Прекрасно выходило, особенно русские песни; потом вальс «Warum?» Шумана. Лев Николаевич изъявил желание послушать, и это было устроено для него. Милые дети Трубецкие. Вечером В.И. Маслова, Дунаев, Усов.
Вышла маленькая неприятность с Львом Николаевичем. Мы собирались провести праздники у Илюши, близко от Москвы, а Лев Николаевич заявил желание ехать в Пирогово, к Маше и брату. К Илье близко к Москве, я могла бы ухаживать, беречь Льва Николаевича. В Пирогове же – трущоба. Сергей Николаевич, этот деспот и гордец, страдает ужасно. Льву Николаевичу его жалко, он будет страдать, глядя на брата: кроме того, утомление дороги, плохая пища, жизнь опять врознь со мной, без моих забот – все это меня огорчило, и я ему высказала, что он мне все праздники отравит, если уедет, что я не могу да и совсем не желаю ехать в Пирогово, которое не люблю, а хочу ехать к внукам, к Илье, Андрюше, Леве.
Лев Николаевич упорно и холодно молчал. Это новая, убийственная манера. А я проплакала до четырех часов ночи, стараясь его не будить.
Вчера вечером вернулась из Ясной Поляны и страшно утомилась и душой и телом. Застала внука Левушку в жару, Дору беспокойную и тоже нездоровую; Лева при мне уехал в Петербург, где купил дом, и очень грустно было видеть беспокойство матери над день и ночь стонущим и жалующимся ребенком.

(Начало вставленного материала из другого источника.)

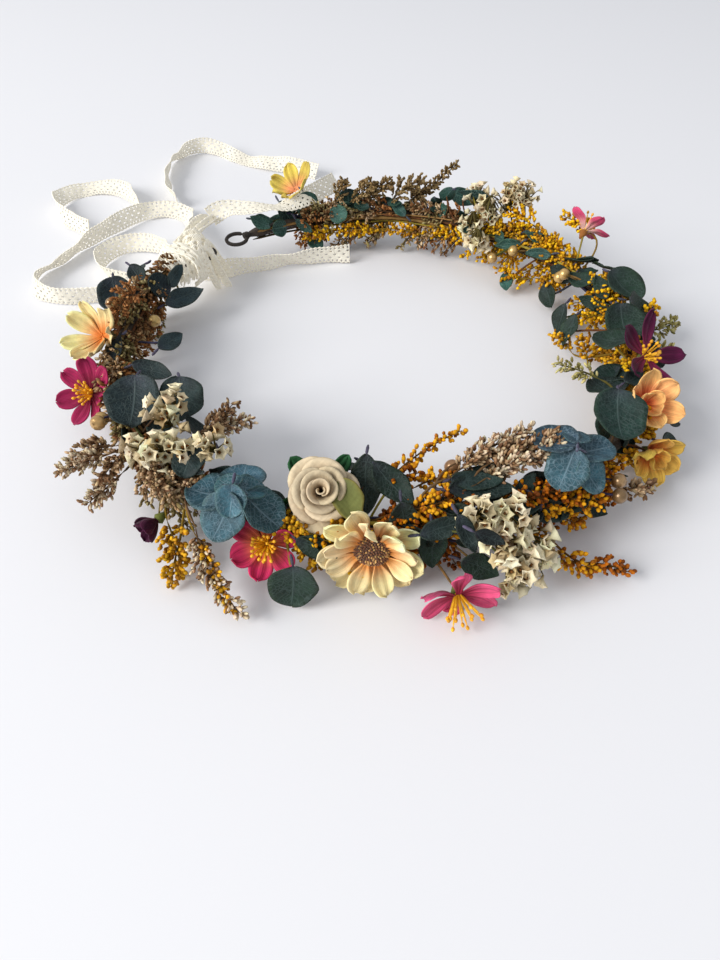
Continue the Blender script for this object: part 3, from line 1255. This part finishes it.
def build_peach_flowers():
    """The two peach flowers, each with an inner ring of steeper petals."""
    heap = Heap("peach_flower_petals_detail")
    for place, length, *inks in PEACH_FLOWERS:
        at = facing(*place)
        corolla(heap, at, 6, 1.2, length, length * 0.68, 36, inks, notch=0.03, cup=0.4)
        corolla(heap, at, 4, 0.6, length * 0.7, length * 0.5, 58, inks, start=30, lift=0.8, cup=0.4)
        calyx(heap, at)
    heap.piece(thick=PETAL_T)


def build_purple_bud():
    """A half open bud that hangs down."""
    heap = Heap("purple_bud_detail")
    at = facing(*PURPLE_BUD_PLACE)
    corolla(heap, at, 5, 0.6, 6.4, 4.8, 58, (rgb(96, 18, 54), rgb(66, 14, 46)), cup=0.5)
    calyx(heap, at)
    heap.piece(thick=PETAL_T)


# ---- dried sprays --------------------------------------------------------------------------------

# tones: pairs of a bud colour and a second one, one pair for each sprig; mixed: share of buds in the second;
# forward: how far the branches lean forward; crowding: buds for each millimetre of branch
Kind = namedtuple("Kind", "bud size tones mixed stem root_shade forward crowding")
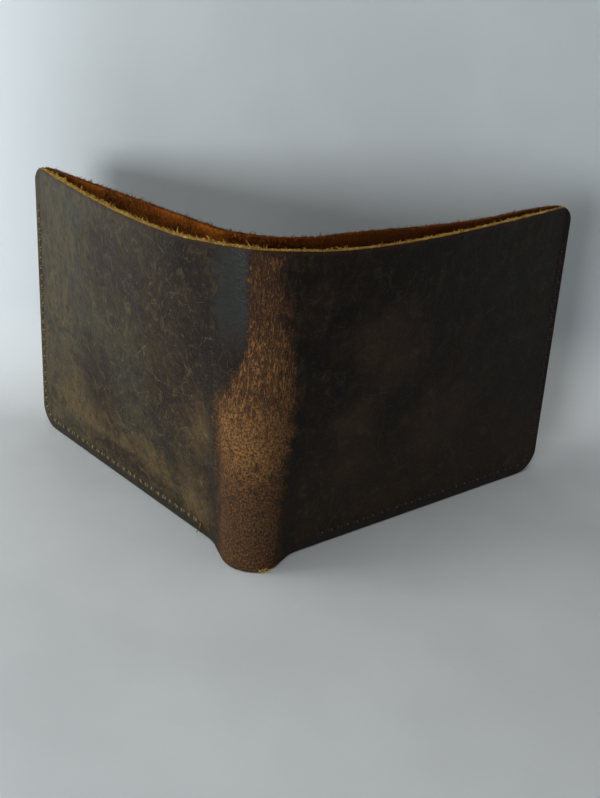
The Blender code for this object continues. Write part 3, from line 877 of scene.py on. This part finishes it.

Два дня уплачивала за прежние поденные работы, вписывала в книгу, проверяла счета. Потом ходила по хозяйству. Везде борьба с народом, воровство, столь справедливое со стороны бедствующего народа, а неприятно. Особенно досадно было, что грумантские мужики срубили березы на берегу пруда, где мы так часто делали пикники, пили чай и удили рыбу. Жалко было мужика, выдергавшего яблони у риги, он просил прощенья, а уже дело без меня передано уряднику.
Пробыла у Доры почти четыре дня, нянчила детей, но тяжело мне переживать свои старые впечатленья на внуках. Из Ясной поехала к Марии Алекс. Шмидт в Овсянниково и оттуда в Таптыково, на лошадях 20 верст, к Ольге. Морозный вечер, красный закат солнца, резко очерченная половина луны, бесконечное снежное пространство, иней, все молчаливо, строго, холодно в природе, и к ночи свирепый мороз в 24 градуса. Я очень озябла, было мрачно и одиноко на душе. Map. Алекс. после болезни как будто тяготится своей трудовой жизнью. Молодой Абрикосов живет аскетом, непонятно зачем и для чего именно тут, в чужой деревне, без цели, без дела, работая какой-то рундук для мужика за деньги, когда у его отца кондитерские, богатое именье в Крыму и роскошь.
В Таптыкове застала Ольгу одну, Андрюша на волчьей охоте. Сидит, как птичка в клетке, одна с девочкой своей. Мне жаль ее стало. Ночевала, уехала на другой день; мороз все 24 градуса. Вагоны холодные, лежала, думала – и все не весело.
Дома, в Хамовниках, застала Льва Николаевича играющего с Сухотиным в шахматы, худого, нездорового на вид, и мне стало еще грустнее, и так жаль его. Сухотин уехал сегодня за границу с доктором и сыном, Таню оставил в деревне с его детьми.
Прошло еще несколько тяжелых, напряженных дней. Болезнь Левушки оказалась туберкулезным воспалением мозга. Теперь он умирает, и еще одно милое существо, к которому я привязалась душой, уйдет из этой жизни. И этот ребенок по своему тонкому моральному складу был не для этого мира, как и мой Ваничка.
Лев Николаевич все осаждаем людьми. Вчера приехали пятнадцать американок и два американца смотреть знаменитою Толстого. Я их не видала, не до них было.
Еще приезжали молокане и сектанты, желающие переселиться в Канаду, по примеру духоборов, и обратились за советами к Льву Николаевичу. Эти толпы людей очень утомляют его, и он рад бывает, когда приедут люди своего круга, как Бутенев, или когда кто-нибудь играет с ним в шахматы, как сегодня сын Илья и Вас. Маклаков.
Илья привез маленького внука Мишу, и мне это было приятно. Была Анна Ивановна и говорила мне, что С.И. во вторник, после урока, собирался ко мне, но проискал книгу так долго, что опоздал и не мог прийти. Как это похоже на него!
Умирает еще С.А. Философова, и Соня к ней уехала. Как стало жутко, как страшно всего! Смерть, горе, страданья со всех сторон!